Jokic remains amazing. Murray has had flashes. Gordon is solid. Christian Braun has taken a leap. But they also have a clear lack of depth and continue to fall apart when Jokic is off the floor. Even when he plays, the Nuggets have sustained inexplicable losses; the Washington Wizards are 15-61 against the rest of the league and 2-0 against Denver.

The nail in the coffin for Malone and Booth appeared to be an 0-4 stretch this past week as they slumped back into the rest of the Western Conference playoff teams. Owner Josh Kroenke decided he was going to fire them this summer, so he decided to get it over with.

The pressure to win in the NBA has been tripled by a second factor: the need to field a winning team without breaking the bank. Get too expensive five years ago, and your owner merely paid more money. The Kroenkes have Walmart money; they may be tight-fisted with it, but they won't go under if forced to pay an extra $20 or $50 million.

The league has now instituted new rules that inflict team-building penalties on top of the financial ones for teams with large payrolls. Cross a certain threshold, and you cannot make certain types of trades, or sign new players, and eventually you even start to lose draft picks. Teams cannot stay expensive year after year, because it will become impossible to maintain a good team.
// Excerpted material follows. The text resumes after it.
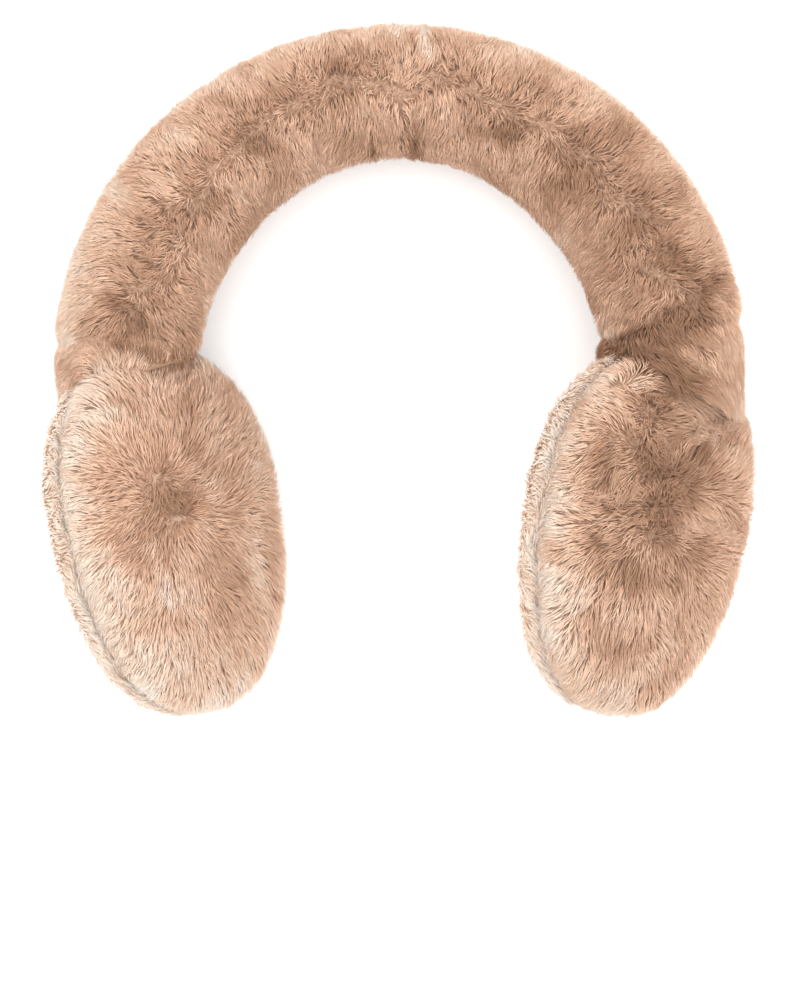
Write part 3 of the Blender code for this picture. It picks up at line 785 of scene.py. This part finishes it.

This reality doomed the Denver Nuggets and their leadership. They tried to balance cost and production, and because they committed so much moeny to their core players they had to try and field a rotation with second-rounders and inexpensive veterans. Most of those decisions busted, and the result was a team that didn't look good enough to win a championship despite having Nikola Jokic at the center. Thus the house was cleaned.

What does all of this have to do with the New York Knicks? Unfortunately, they appear to be strapped to a train heading at high speeds in the same direction.
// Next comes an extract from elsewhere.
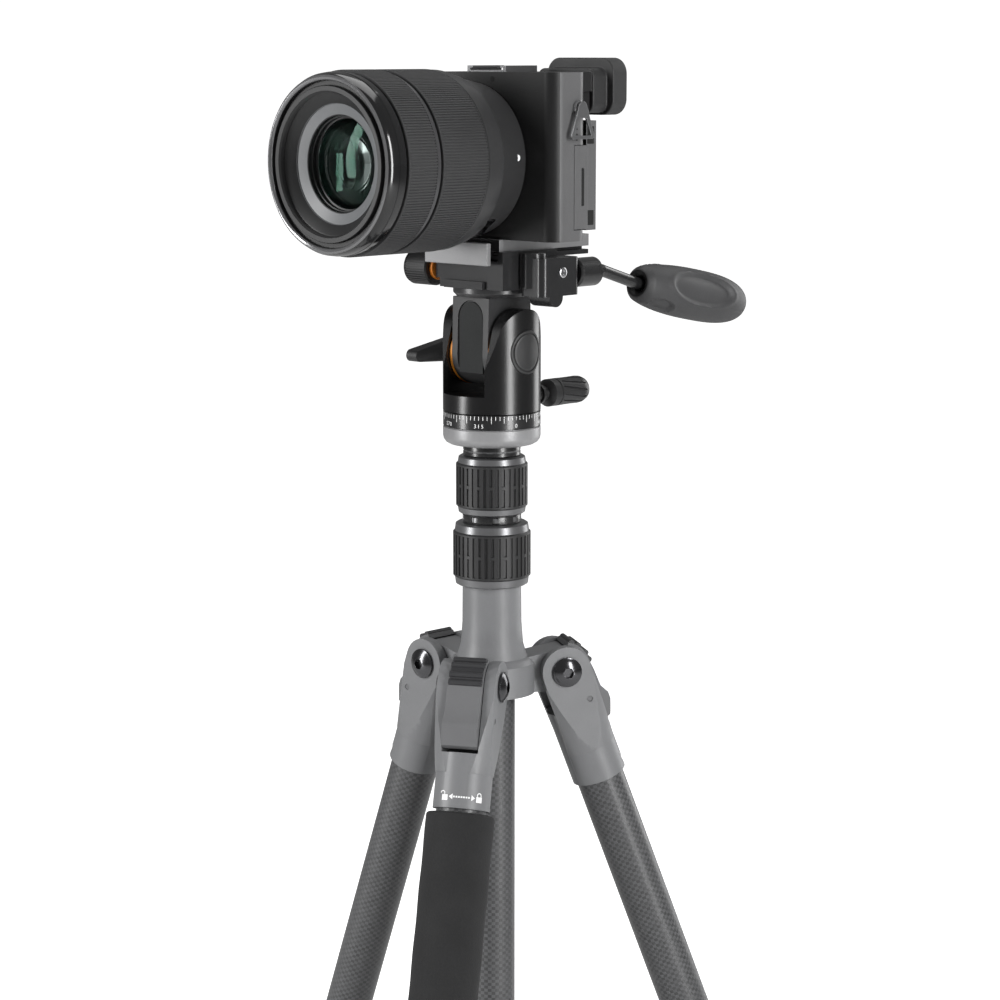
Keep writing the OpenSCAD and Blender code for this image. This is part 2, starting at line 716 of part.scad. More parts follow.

The New York Knicks could be making the same mistakes

This past summer the New York Knicks signed OG Anunoby to a five-year, $212.5 million contract with an average annual salary of $42.5 million. He will be under contract until 20289. All-NBA point guard Jalen Brunson signed at a discount, but he is still going to be making an average of $39.1 million for the next four seasons.

The Knicks also traded for Karl-Anthony Towns, who makes an average of $55.1 million and is under contract through 20278. Mikal Bridges has one year left on his bargain deal before needing a significant pay raise. And while Josh Hart is making only $20.2 million per season he is on the books for another three seasons.

For those keeping track at home, that's roughly $180 million per season for those five players, before you even factor in the pay raise coming for Mikal Bridges. The salary cap is expected to be $155 million next season, $170 million the next. The Knicks' salaries will grow with the cap, but they are still looking at a team that will be above the second tax apron very soon.

The Knicks are also down most of their draft picks moving forward and don't have a great path to adding talent. That might be livable if they were a title contender, but they are not. They are routinely blasted by the Cleveland Cavaliers and Boston Celtics and don't have a viable way to close the gap. This is a team that is really good, really expensive, and on track to fall short again and again in the coming years.

At what point does James Dolan get exasperated? At what point does he decide a new face is required to steer the ship? At what point do the Knicks have to break up their team to stay viable in a second-apron world, and the result is a team that is even worse and doesn't bring Dolan the trophy he desires?

The Denver Nuggets were on top of the world just two years ago, and now they are in chaos. Michael Malone is the only head coach in the NBA that Nikola Jokic has ever known, and he was ousted 22 months after hoisting the championship trophy.

The Knicks play in New York, at Madison Square Garden, surrounded by fans with expectations and a mercurial owner. Will the new CBA allow them to thrive? Or will their own spending decisions lead to a team not good enough to win and too expensive to keep together?

If it's the latter, no one should feel safe in New York -- not Tom Thibodeau, not Leon Rose. The Nuggets may be the first domino to fall, but the new NBA may be knocking over a lot of dominos. It's hard to see the Knicks not being among those scattered to the floor.